The British ignored everyone and decided to have a shareholders' bank, like the Bank of England. They thought private ownership would insulate the RBI from political interference.

Some sops were thrown in to satisfy the politicians, but control remained firmly in private British hands and through them, in the hands of the Viceroy's Council. 

Who do you think I am? 

No less than the first governor, Osborne Smith, rebelled against this. As head of the Imperial Bank he had once complained that "anyone would assume that the Imperial (Bank) was a department and a very inconspicuous department of the government".

In 1936, he wrote that he was "sick to death" of the government's attempt to dominate the RBI. He also called the Viceroy a "weak ass". That cooked his goose. 

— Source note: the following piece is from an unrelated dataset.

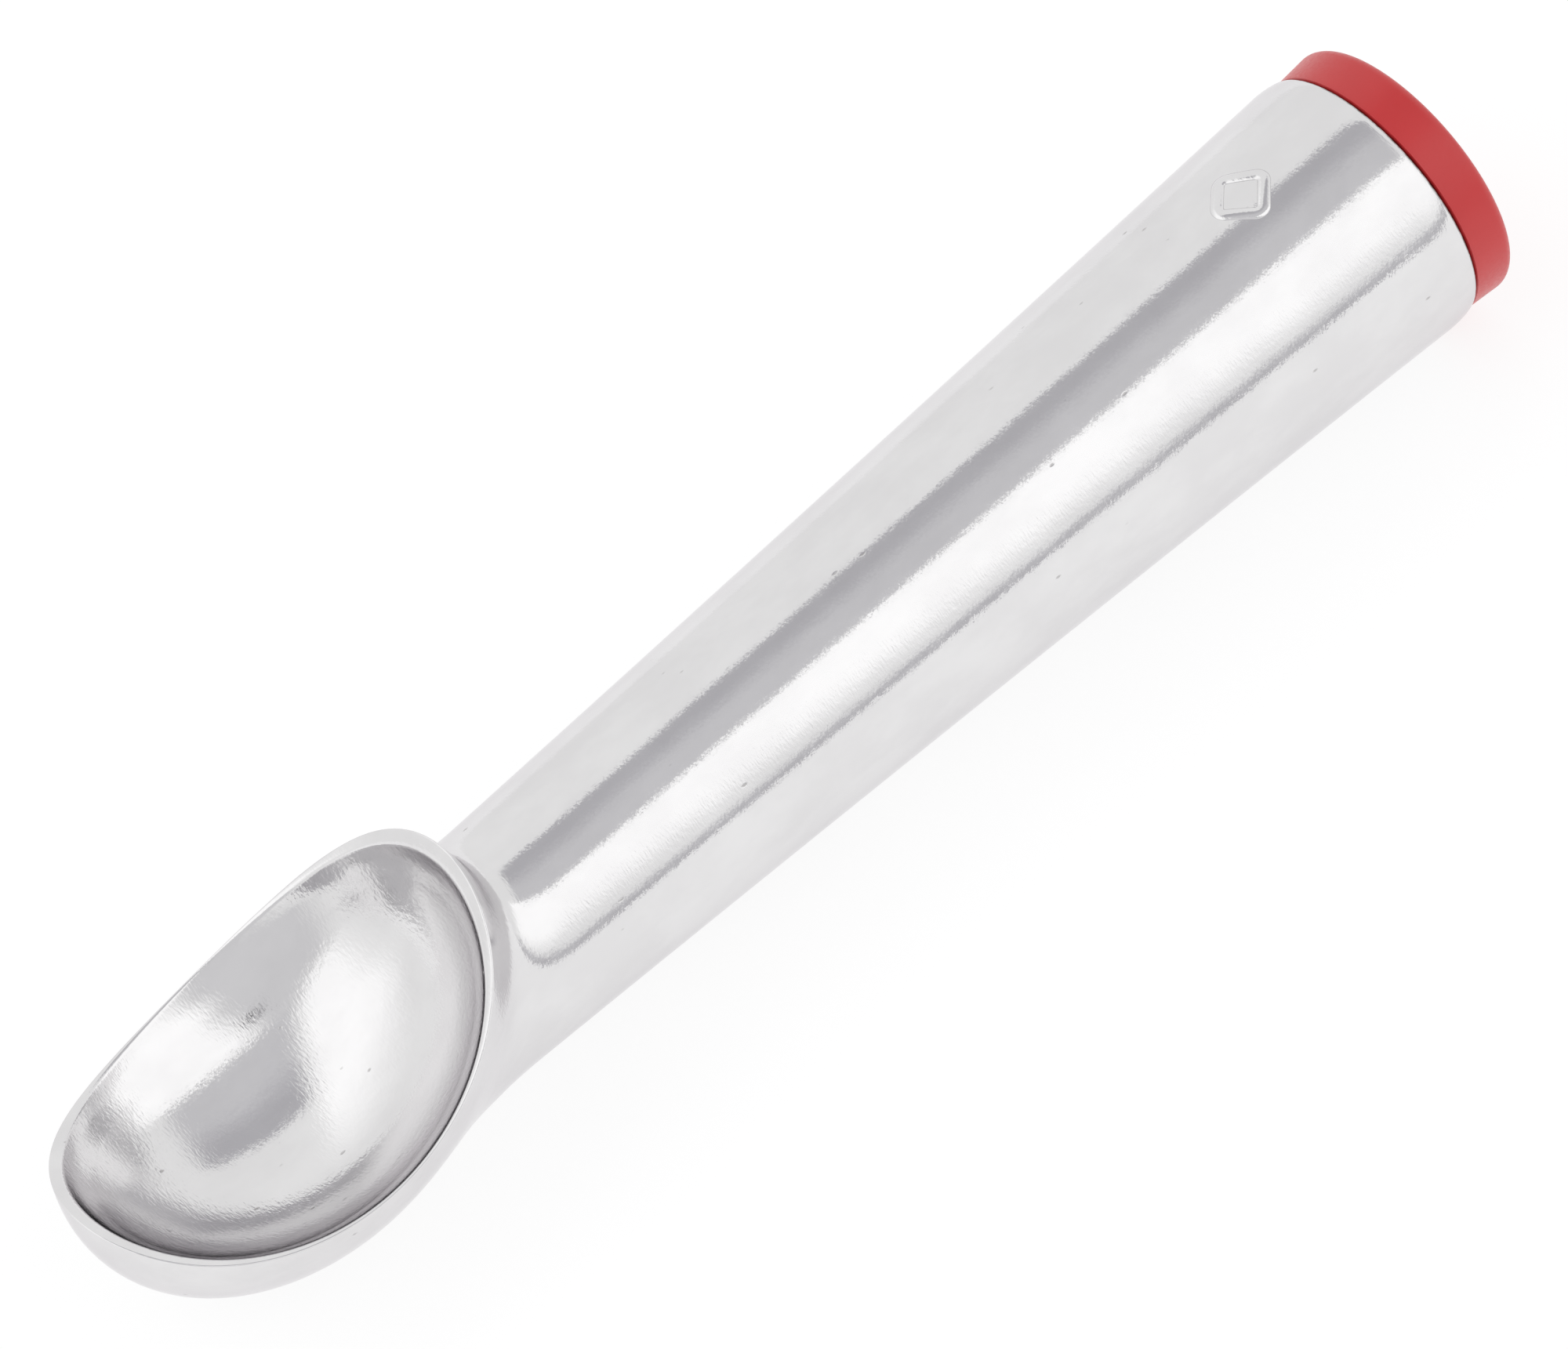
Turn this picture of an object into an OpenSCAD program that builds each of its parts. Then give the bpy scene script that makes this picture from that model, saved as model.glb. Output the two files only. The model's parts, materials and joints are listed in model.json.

When Smith wanted appoint AD Shroff, an ICS officer, as deputy governor, John Grigg, the finance member, dismissed the suggestion calling Shroff "a perfectly frightful man and intimate crony" of Smith. A little later, Smith was sacked. The man who took over from Smith was a crony of Grigg, James Taylor. 

It was game, set and match to the government. 

Taylor's first task, made clear to him by Grigg, was to bring the RBI Board to heel. It had a lot of Indian businessmen on it who often defied Grigg. 

Grigg wrote in his autobiography that the Board was dominated by "Hindu" businessmen owing allegiance to the Congress. "This might have had serious consequences. That it did not was due largely to the skill and tact of Sir James Taylor... he showed utmost loyalty to me..." 

When Taylor died in 1943, an Indian governor, CD Deshmukh, was appointed. He tried his best to balance Indian and British interests. But even he once told the finance department not to interfere: "...I cannot engage to do in subservience to what amounts to a claim to be consulted... I regard it as important... that the independence of the Reserve Bank be preserved... and I feel constrained to enter a caveat against any semblance of an encroachment on its discretion." 

An occasional rebellion 

Thirty-four years later, in 1979, a youngish special secretary in the finance ministry called Manmohan Singh would give a sharp rap on the RBI's knuckles for not consulting the government over some minor issue.

Then again, in 1985, a young and brash chief economic advisor called Bimal Jalan would take strong exception to something the RBI had done without consulting him. 

The RBI has, from time to time, rebelled against the finance ministry. 

The story goes relentlessly on from Benegal Rama Rau (1949-57) to Duvvuri Subbarao (2008-13). But in the end its independence was best summed up by Y V Reddy (2003 to 2008).

Asked about RBI independence he said: "It is totally free - within the limits set by the government." 

More philosophically, I might ask, is a fly in a bottle free or captive?